- Diocese: Ancient Diocese of Mirepoix
- See: Mirepoix, Ariège
- Elected: Member, Académie française (1736) Member, French Academy of Sciences (1738) Member, Academy of Inscriptions and Belles-Lettres (1741)

Personal details
- Born: 12 March 1675
- Died: 20 August 1755 (aged 80)
- Denomination: Roman Catholic

= Jean-François Boyer =

18th-century French Catholic bishop

Jean-François Boyer (12 March 1675 in Paris – 20 August 1755 in Versailles), was a French bishop, best known for having been a vehement opponent of Jansenism and the Philosophe school.

==Life==
Boyer was a preacher, and the bishop of Mirepoix, Ariège from 1730 to 1736. In 1735 he was tutor to Louis, Dauphin of France, and in 1743 he was head chaplain to Maria Josepha of Saxony, Dauphine of France.

In 1736 Boyer was elected a member of the Académie française, in 1738 to the French Academy of Sciences, and in 1741 to the Academy of Inscriptions and Belles-Lettres.

Boyer had several benefices by royal appointment. According to Evelyne Lever, the favorite royal biographer, during the Jubilee Year of 1750 Pope Benedict XIV Boyer tried unsuccessfully to break the relationship between the King and the Marquise de Pompadour.

Boyer promulgated the "Statements of Confession" that the faithful had to sign to show their compliance with Pope Clement XI's Unigenitus Bull, and to be entitled to receive the sacrament. This caused an outcry in Paris.

As bishop of the Ancient Diocese of Mirepoix Boyer also hounded the Philosophe school. In 1743, he plotted against Voltaire at the Académie française, when he ran for the seat vacated by Cardinal de Fleury.

In 1751, Boyer set the King's mind against the editors of the Encyclopédie and his machinations caused their articles to be monitored and censored. But he failed in his goal of suppressing the undertaking completely.

Voltaire, who also commented on other matters in which Boyer was involved, wrote:
...on est obligé d’avouer ici, avec toute la France, combien il est triste et honteux que cet homme si borné ait succédé aux Fénelon et aux Bossuet.
...I am obliged to confess here, with all of France, how sad it is and shameful that such a narrow-minded man has succeeded Fénelon and Bossuet.

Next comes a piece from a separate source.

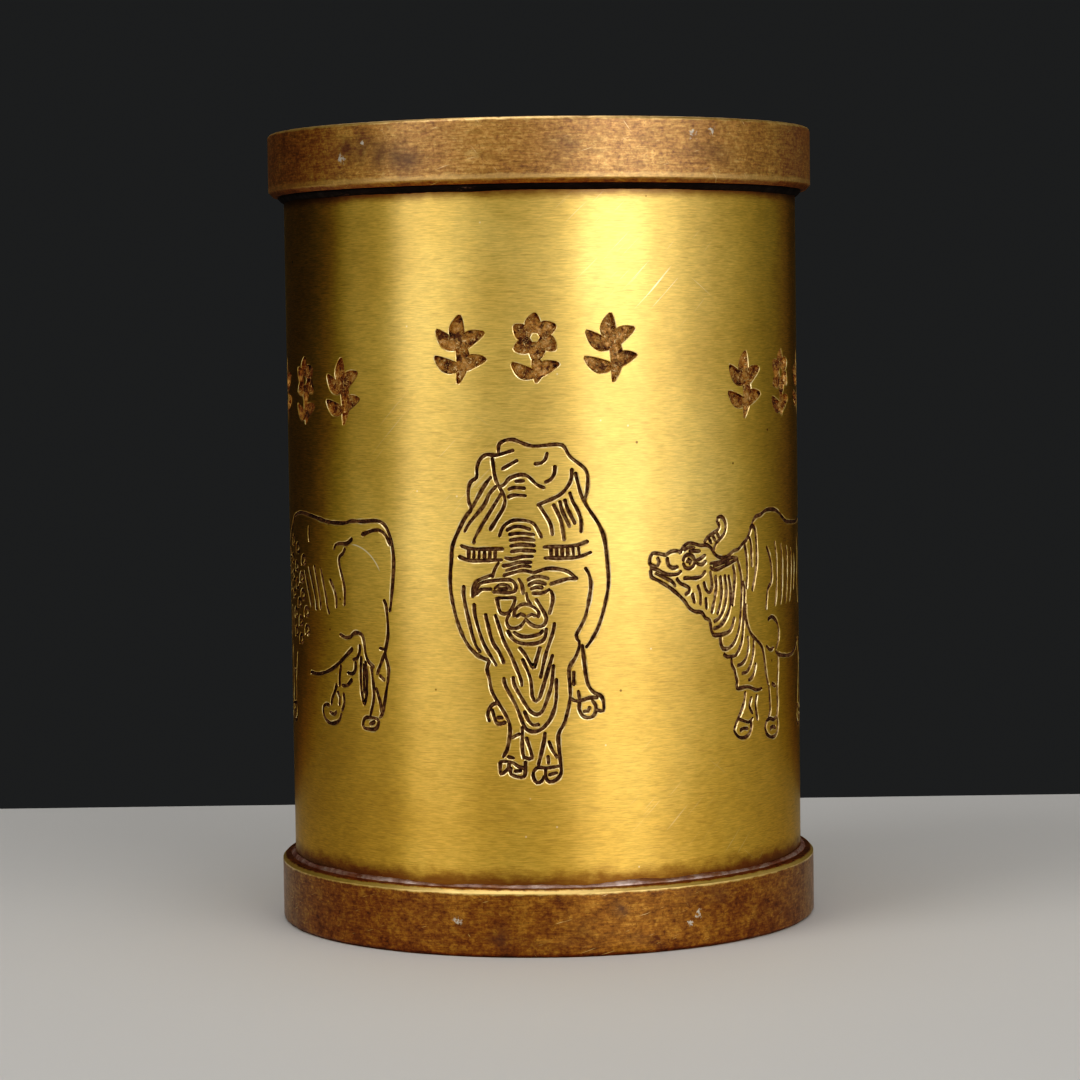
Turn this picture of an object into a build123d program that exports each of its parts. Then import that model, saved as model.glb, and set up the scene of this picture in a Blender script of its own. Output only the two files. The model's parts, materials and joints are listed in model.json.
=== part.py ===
from build123d import *
import os

# Brass pen holder cup: a round tube with a ring soldered round each end and a floor plate inside.
# Millimetres. +Z is up, and the origin is the centre of the underside.
# Every section is drawn on the XZ plane, as radius and height, and turned about Z.

# Body tube
TUBE_RADIUS = 35.0
TUBE_WALL = 2.0
CUP_HEIGHT = 107.4

# Rim ring: fits over the tube and closes over its end
RIM_RADIUS = 37.1
RIM_HEIGHT = 8.4
RIM_LIP = 2.4
RIM_EDGE_ROUND = 0.5
RIM_UNDER_CHAMFER = 0.65

# Foot ring: fits over the tube and has a ledge inside, at the bottom
FOOT_RADIUS = 36.75
FOOT_HEIGHT = 8.8
LEDGE_WIDTH = 4.0
LEDGE_THICKNESS = 2.5
FOOT_TOP_CHAMFER = 0.75
FOOT_BASE_ROUND = 0.6

# Floor plate: lies on the ledge, inside the foot ring, and the tube stands on it
FLOOR_THICKNESS = 2.0

# Solder seams: both legs of each fillet
RIM_SEAM = 0.95
FOOT_SEAM = 0.85

BORE_RADIUS = TUBE_RADIUS - TUBE_WALL
RIM_BOTTOM = CUP_HEIGHT - RIM_HEIGHT
TUBE_TOP = CUP_HEIGHT - RIM_LIP
LEDGE_RADIUS = TUBE_RADIUS - LEDGE_WIDTH
FLOOR_TOP = LEDGE_THICKNESS + FLOOR_THICKNESS


def seam_section(corner_height, leg, upward):
    """Draw the fillet of solder between the tube and the flat of a ring, above or below that flat."""
    with BuildLine() as outline:
        Polyline(
            (TUBE_RADIUS, corner_height),
            (TUBE_RADIUS + leg, corner_height),
            (TUBE_RADIUS, corner_height + (leg if upward else -leg)),
            close=True,
        )
    make_face(outline.edges())


with BuildPart() as body_tube:
    with BuildSketch(Plane.XY.offset(FLOOR_TOP)):
        Circle(TUBE_RADIUS)
        Circle(BORE_RADIUS, mode=Mode.SUBTRACT)
    extrude(amount=TUBE_TOP - FLOOR_TOP)

with BuildPart() as rim_ring:
    with BuildSketch(Plane.XZ):
        with BuildLine():
            Polyline(
                (TUBE_RADIUS, RIM_BOTTOM),
                (RIM_RADIUS, RIM_BOTTOM),
                (RIM_RADIUS, CUP_HEIGHT),
                (BORE_RADIUS, CUP_HEIGHT),
                (BORE_RADIUS, TUBE_TOP),
                (TUBE_RADIUS, TUBE_TOP),
                close=True,
            )
        make_face()
    revolve(axis=Axis.Z)
    rim_circles = rim_ring.edges().filter_by(GeomType.CIRCLE)
    fillet(rim_circles.group_by(Axis.Z)[-1], radius=RIM_EDGE_ROUND)
    rim_circles = rim_ring.edges().filter_by(GeomType.CIRCLE)
    chamfer(rim_circles.group_by(Axis.Z)[0].sort_by(SortBy.RADIUS)[-1], length=RIM_UNDER_CHAMFER)

with BuildPart() as foot_ring:
    with BuildSketch(Plane.XZ):
        with BuildLine():
            Polyline(
                (LEDGE_RADIUS, 0),
                (FOOT_RADIUS, 0),
                (FOOT_RADIUS, FOOT_HEIGHT),
                (TUBE_RADIUS, FOOT_HEIGHT),
                (TUBE_RADIUS, LEDGE_THICKNESS),
                (LEDGE_RADIUS, LEDGE_THICKNESS),
                close=True,
            )
        make_face()
    revolve(axis=Axis.Z)
    foot_circles = foot_ring.edges().filter_by(GeomType.CIRCLE)
    chamfer(foot_circles.group_by(Axis.Z)[-1].sort_by(SortBy.RADIUS)[-1], length=FOOT_TOP_CHAMFER)
    foot_circles = foot_ring.edges().filter_by(GeomType.CIRCLE)
    fillet(foot_circles.group_by(Axis.Z)[0].sort_by(SortBy.RADIUS)[-1], radius=FOOT_BASE_ROUND)

with BuildPart() as floor_plate:
    with BuildSketch(Plane.XY.offset(LEDGE_THICKNESS)):
        Circle(TUBE_RADIUS)
    extrude(amount=FLOOR_THICKNESS)

with BuildPart() as rim_solder:
    with BuildSketch(Plane.XZ):
        seam_section(RIM_BOTTOM, RIM_SEAM, upward=False)
    revolve(axis=Axis.Z)

with BuildPart() as foot_solder:
    with BuildSketch(Plane.XZ):
        seam_section(FOOT_HEIGHT, FOOT_SEAM, upward=True)
    revolve(axis=Axis.Z)

os.makedirs("parts", exist_ok=True)

body_tube.part.label = "body_tube"
export_step(body_tube.part, "parts/body_tube.step")

rim_ring.part.label = "rim_ring"
export_step(rim_ring.part, "parts/rim_ring.step")

foot_ring.part.label = "foot_ring"
export_step(foot_ring.part, "parts/foot_ring.step")

floor_plate.part.label = "floor_plate"
export_step(floor_plate.part, "parts/floor_plate.step")

rim_solder.part.label = "rim_solder"
export_step(rim_solder.part, "parts/rim_solder.step")

foot_solder.part.label = "foot_solder"
export_step(foot_solder.part, "parts/foot_solder.step")
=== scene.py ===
import json
import math
from contextlib import contextmanager
from functools import reduce

import bmesh
import bpy
import numpy as np
from mathutils import Matrix, Vector

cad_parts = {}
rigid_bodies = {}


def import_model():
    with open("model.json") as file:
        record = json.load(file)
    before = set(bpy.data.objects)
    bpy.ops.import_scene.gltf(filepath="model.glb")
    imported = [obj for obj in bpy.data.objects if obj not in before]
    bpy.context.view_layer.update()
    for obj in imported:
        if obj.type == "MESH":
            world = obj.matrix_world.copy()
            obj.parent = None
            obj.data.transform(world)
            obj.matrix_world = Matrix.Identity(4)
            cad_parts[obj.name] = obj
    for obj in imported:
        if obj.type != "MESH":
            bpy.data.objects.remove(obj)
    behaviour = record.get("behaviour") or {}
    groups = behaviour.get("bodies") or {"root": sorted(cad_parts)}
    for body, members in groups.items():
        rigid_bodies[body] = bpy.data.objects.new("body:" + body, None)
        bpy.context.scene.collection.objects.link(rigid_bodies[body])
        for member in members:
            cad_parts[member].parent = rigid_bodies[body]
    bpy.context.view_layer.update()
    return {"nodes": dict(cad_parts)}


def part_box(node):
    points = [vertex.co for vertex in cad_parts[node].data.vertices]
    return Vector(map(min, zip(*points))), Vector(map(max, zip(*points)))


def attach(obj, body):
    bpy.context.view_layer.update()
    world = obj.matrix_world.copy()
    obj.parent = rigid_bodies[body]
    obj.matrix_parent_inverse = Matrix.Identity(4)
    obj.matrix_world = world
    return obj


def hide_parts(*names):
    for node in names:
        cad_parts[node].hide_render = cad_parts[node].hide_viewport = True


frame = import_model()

# A brass pen cup: an engraved tube with a browned ring soldered round each end and a floor plate.
# Lengths are millimetres until a mesh is made. Round the cup, distance and angle are counted from
# the front line, on the -Y side, and grow to the right as seen from the front.
MM = 0.001
TAU = 2 * math.pi


def size_of(node):
    """Radius, lowest and highest point of a round CAD node."""
    low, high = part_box(node)
    return high.x / MM, low.z / MM, high.z / MM


TUBE_RADIUS, TUBE_BOTTOM, TUBE_TOP = size_of("body_tube")
RIM_RADIUS, RIM_BOTTOM, RIM_TOP = size_of("rim_ring")
FOOT_RADIUS, FOOT_BOTTOM, FOOT_TOP = size_of("foot_ring")
PLATE_BOTTOM = size_of("floor_plate")[1]
RIM_BEAD = size_of("rim_solder")[1:]
FOOT_BEAD = size_of("foot_solder")[1:]
WALL, LEDGE = 2.0, 4.0
BORE_RADIUS = TUBE_RADIUS - WALL
LEDGE_RADIUS = TUBE_RADIUS - LEDGE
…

But Boyer's eloquence was appreciated by some of his contemporaries, as Charles Le Beau recorded:

...il ne songe pas à charmer, mais à convertir; au lieu de lui applaudir, on se condamne; on l’oublie pour n’entendre que la voix de l’Évangile, dont il porte une forte teinture et dont il représente le naturel, le pathétique, l’insinuant, l’auguste et victorieuse simplicité
...he does not try to charm, but to convert, instead of applauding him, we should damn ourselves, in forgetting the word of the Gospel, with its natural, pathetic, and simple and august language.